Experimental Assessment of Fiber-Reinforced Ceramics for Combustor Walls

Abstract

Experimental and theoretical work concerning the application of ceramic components in small high-temperature gas turbines has been performed for several years. The significance of some nonoxide ceramic materials for gas turbines in particular is based on their excellent high-temperature properties. The application of ceramic materials allows an increase of the turbine inlet temperature resulting in higher efficiencies and a reduction of pollution emissions. The inherent brittleness of monolithic ceramic materials can be virtually reduced by reinforcement with ceramic fibers leading to a quasiductile behavior. Unfortunately, some problems arise due to oxidation of these composite materials in the presence of hot gas flow containing oxygen. At the Motoren und Turbinen Union, München GmbH, comprehensive investigations including strength, oxidation, and thermal shock tests of several materials that seemed to be appropriate for combustor liner applications were undertaken.
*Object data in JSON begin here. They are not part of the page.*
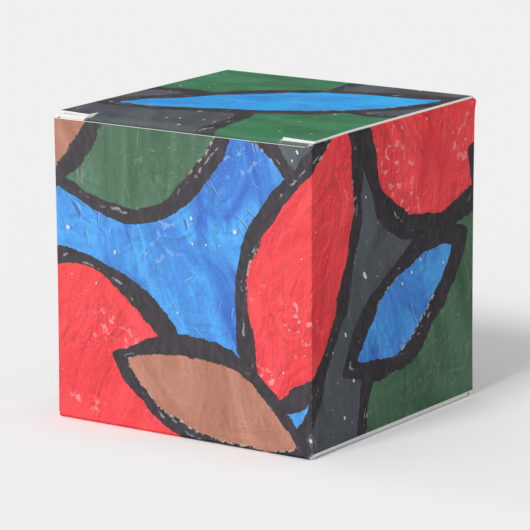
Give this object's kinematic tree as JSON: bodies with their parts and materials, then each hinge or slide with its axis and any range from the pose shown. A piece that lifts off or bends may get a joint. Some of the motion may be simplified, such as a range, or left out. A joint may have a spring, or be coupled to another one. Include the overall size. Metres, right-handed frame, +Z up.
{
  "type": "favor box",
  "caption": "Small cube-shaped favor box folded from printed card, with a hinged lid at the top and another at the bottom, each held by its tuck flap.",
  "frame": {"origin": "centre of the underside, the point under the middle of the closed box", "axes": "+Z up, -Y towards the front wall, into which the top lid tucks, +X towards the right wall"},
  "size_m": [0.0508, 0.0504, 0.0518],
  "materials": {
    "printed_card": "semi-gloss print outside, bare white card inside and at the cut edges"
  },
  "bodies": {
    "walls": {"box_body": "printed_card"},
    "top_lid": {"top_lid": "printed_card"},
    "bottom_lid": {"bottom_lid": "printed_card"}
  },
  "joints": [
    {"name": "top_lid_hinge", "type": "hinge", "parent": "walls", "child": "top_lid", "pos_m": [0, 0.02483, 0.05143], "axis": [-1, 0, 0], "range_deg": [0, 175]},
    {"name": "bottom_lid_hinge", "type": "hinge", "parent": "walls", "child": "bottom_lid", "pos_m": [0, -0.02499, 0.00021], "axis": [-1, 0, 0], "range_deg": [0, 175]}
  ]
}
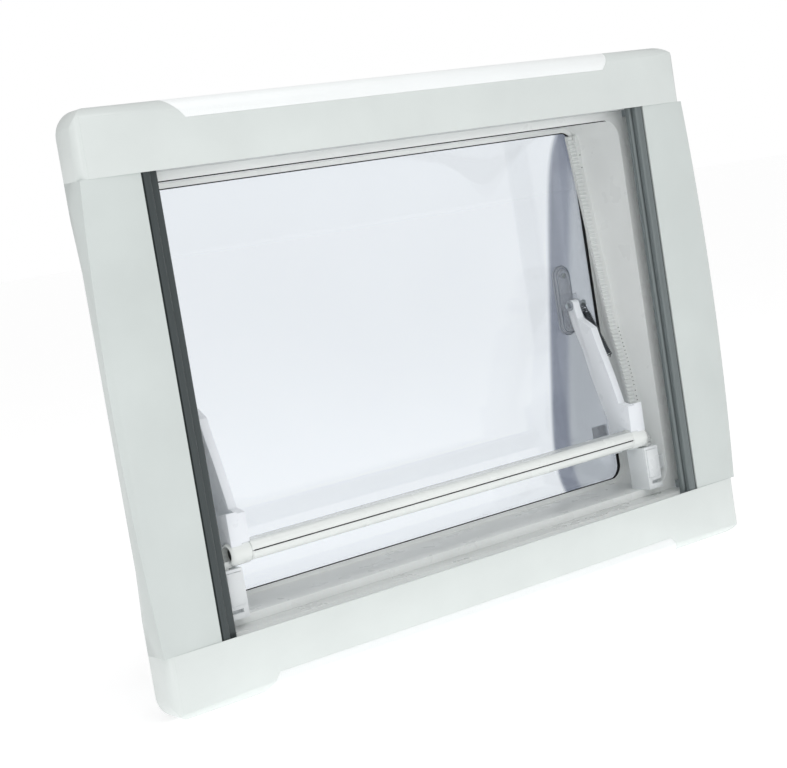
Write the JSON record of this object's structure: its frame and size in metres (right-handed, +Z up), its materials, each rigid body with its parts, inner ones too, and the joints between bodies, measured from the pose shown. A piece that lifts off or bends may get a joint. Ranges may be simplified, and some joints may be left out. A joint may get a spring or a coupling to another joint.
{
  "type": "hinged roof window with operating bar",
  "caption": "Hinged double-skin acrylic rooflight with a folding operating bar, side racks, lit four-piece trim, blackout blind and insect screen",
  "frame": {"origin": "centre of the cut-out, on the outer flange's sealing face", "axes": "+X across the window, +Z up the frame towards the hinge, +Y outwards through the wall or roof"},
  "size_m": [0.826, 0.1828, 0.6],
  "materials": {
    "trim_white": "satin",
    "light_diffuser": "frosted",
    "light_strip": "matte",
    "black_moulding": "satin",
    "zinc_steel": "satin",
    "reveal_white": "satin",
    "outer_frame_grey": "matte",
    "black_rubber": "matte",
    "rack_grey": "satin",
    "dark_rail": "satin",
    "anchor_aluminium": "satin",
    "blackout_cloth": "matte",
    "screen_mesh": "matte",
    "lock_white": "satin",
    "spring_steel": "satin",
    "clear_acrylic": "polished",
    "clear_mount": "polished",
    "arm_white": "satin",
    "bar_white": "satin"
  },
  "bodies": {
    "frame": {"trim_top_bar": "trim_white", "trim_bottom_bar": "trim_white", "trim_left_bar": "trim_white", "trim_right_bar": "trim_white", "top_light_diffuser": "light_diffuser", "bottom_light_diffuser": "light_diffuser", "top_light_strip": "light_strip", "bottom_light_strip": "light_strip", "power_inlet": "black_moulding", "corner_brackets": "zinc_steel", "reveal_frame": "reveal_white", "outer_frame": "outer_frame_grey", "dome_seal": "black_rubber", "frame_clamps": "zinc_steel", "clamp_screws": "zinc_steel", "hinge_brackets": "zinc_steel", "left_rack": "rack_grey", "right_rack": "rack_grey", "top_blind_guide": "reveal_white", "bottom_blind_guide": "reveal_white", "left_landing_profile": "dark_rail", "right_landing_profile": "dark_rail", "blackout_anchor": "anchor_aluminium", "screen_anchor": "anchor_aluminium", "blackout_fabric": "blackout_cloth", "screen_fabric": "screen_mesh", "left_lock_housing": "lock_white", "right_lock_housing": "lock_white", "left_button_spring": "spring_steel", "right_button_spring": "spring_steel", "housing_screws": "zinc_steel"},
    "blackout": {"blackout_rail": "dark_rail"},
    "screen": {"screen_rail": "dark_rail"},
    "left_button": {"left_lock_button": "lock_white"},
    "right_button": {"right_lock_button": "lock_white"},
    "dome": {"outer_pane": "clear_acrylic", "inner_pane": "clear_acrylic", "hinge_leaves": "zinc_steel", "hinge_pins": "zinc_steel", "left_dome_mount": "clear_mount", "right_dome_mount": "clear_mount", "mount_screws": "zinc_steel", "dome_keepers": "clear_mount"},
    "bow": {"left_arm": "arm_white", "right_arm": "arm_white", "pivot_pins": "zinc_steel", "left_arm_spring": "spring_steel", "right_arm_spring": "spring_steel", "bar_upper": "bar_white", "bar_lower": "bar_white", "left_hub": "bar_white", "right_hub": "bar_white", "pinion_axles": "zinc_steel"},
    "left_pinion_body": {"left_pinion": "rack_grey"},
    "right_pinion_body": {"right_pinion": "rack_grey"}
  },
  "joints": [
    {"name": "dome_hinge", "type": "hinge", "parent": "frame", "child": "dome", "pos_m": [0, 0.043, 0.246], "axis": [1, 0, 0], "range_deg": [0, 35]},
    {"name": "bow_pivot", "type": "hinge", "parent": "dome", "child": "bow", "pos_m": [0, 0.028, 0.0085], "axis": [-1, 0, 0], "range_deg": [0, 90]},
    {"name": "left_pinion_spin", "type": "hinge", "parent": "bow", "child": "left_pinion_body", "pos_m": [-0.322, -0.0116, -0.17], "axis": [-1, 0, 0], "range_deg": [0, 842]},
    {"name": "right_pinion_spin", "type": "hinge", "parent": "bow", "child": "right_pinion_body", "pos_m": [0.322, -0.0116, -0.17], "axis": [-1, 0, 0], "range_deg": [0, 842]},
    {"name": "blackout_slide", "type": "slide", "parent": "frame", "child": "blackout", "axis": [-1, 0, 0], "range_m": [0, 0.6544], "deforming": ["blackout_fabric"]},
    {"name": "screen_slide", "type": "slide", "parent": "frame", "child": "screen", "axis": [1, 0, 0], "range_m": [0, 0.6389], "deforming": ["screen_fabric"]},
    {"name": "left_button_press", "type": "slide", "parent": "frame", "child": "left_button", "axis": [0, 1, 0], "range_m": [0, 0.003], "stiffness_N_per_m": 400, "deforming": ["left_button_spring"]},
    {"name": "right_button_press", "type": "slide", "parent": "frame", "child": "right_button", "axis": [0, 1, 0], "range_m": [0, 0.003], "stiffness_N_per_m": 400, "deforming": ["right_button_spring"]}
  ],
  "couplings": [
    {"joint": "bow_pivot", "follows": "dome_hinge", "ratio": 2.55},
    {"joint": "left_pinion_spin", "follows": "dome_hinge", "ratio": 23.96},
    {"joint": "right_pinion_spin", "follows": "dome_hinge", "ratio": 23.96}
  ]
}
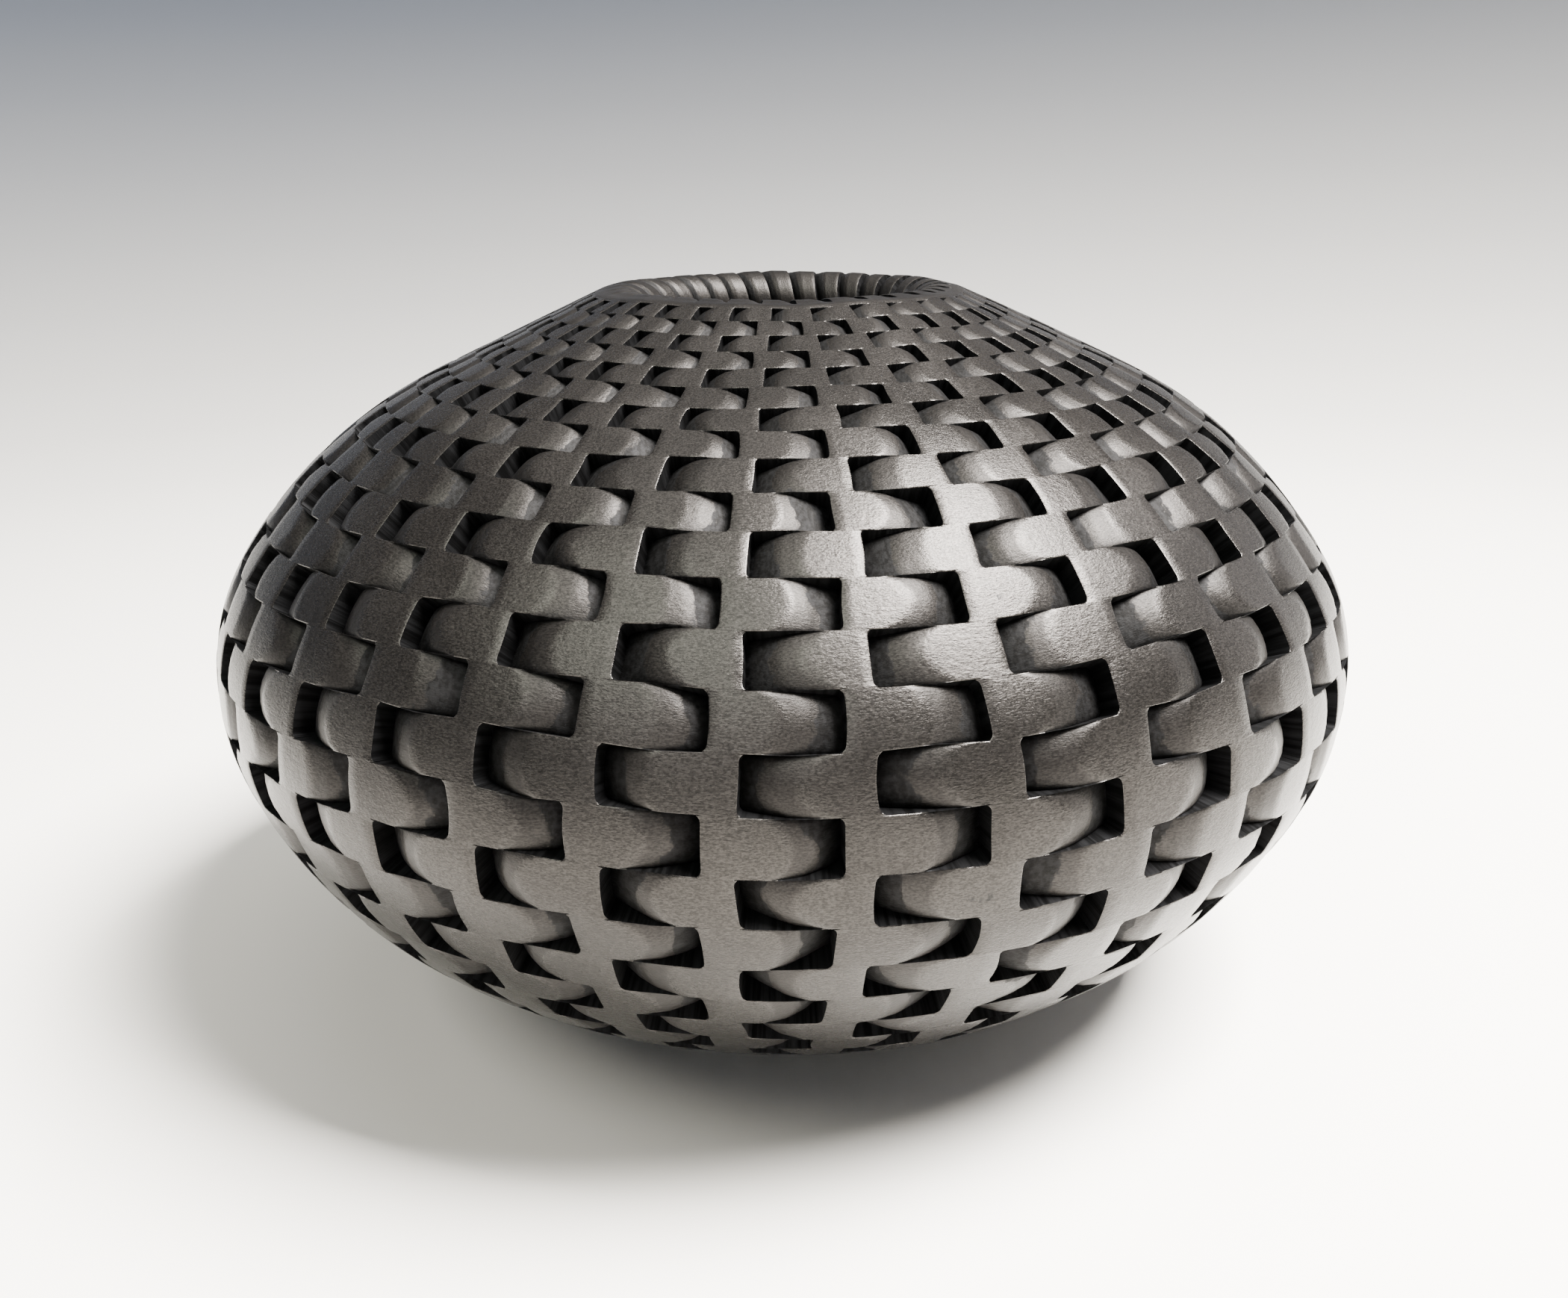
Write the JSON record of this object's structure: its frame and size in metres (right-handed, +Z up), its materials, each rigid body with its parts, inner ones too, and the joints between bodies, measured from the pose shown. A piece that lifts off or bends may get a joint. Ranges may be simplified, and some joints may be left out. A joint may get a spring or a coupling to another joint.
{
  "type": "carved black clay pot",
  "caption": "Squat round pot with a small rolled mouth, its black burnished wall carved all over in a basket-weave relief.",
  "frame": {"origin": "middle of the foot, on the surface that the pot stands on", "axes": "+Z up along the pot's axis; -Y is the side seen from the front"},
  "size_m": [0.2536, 0.2536, 0.1573],
  "materials": {
    "burnished_clay": "black reduction-fired clay, burnished to a graphite-like satin sheen outside, matte in the carved pockets",
    "bare_clay": "black reduction-fired clay, smoothed but not burnished, matte"
  },
  "bodies": {
    "root": {"foot_ring": "bare_clay", "floor_slab": "bare_clay", "lower_bowl_coil": "burnished_clay", "upper_bowl_coil": "burnished_clay", "lower_belly_coil": "burnished_clay", "upper_belly_coil": "burnished_clay", "lower_shoulder_coil": "burnished_clay", "upper_shoulder_coil": "burnished_clay", "neck_coil": "burnished_clay", "lip_coil": "burnished_clay"}
  },
  "joints": []
}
As a result, C/C, SiC/SiC, and two C/SiC composites coated with SiC, as oxidation protection, were chosen for examination in a gas turbine combustion chamber. To prove the suitability of these materials under real engine conditions, the fiber-reinforced flame tubes were installed in a small gas turbine operating under varying conditions. The loading of the flame tubes was characterized by wall temperature measurements. The materials showed different oxidation behavior when exposed to the hot gas flow. Inspection of the C/SiC composites revealed debonding of the coatings. The C/C and SiC/SiC materials withstood the tests with a maximum cumulated test duration of 90 h without damage.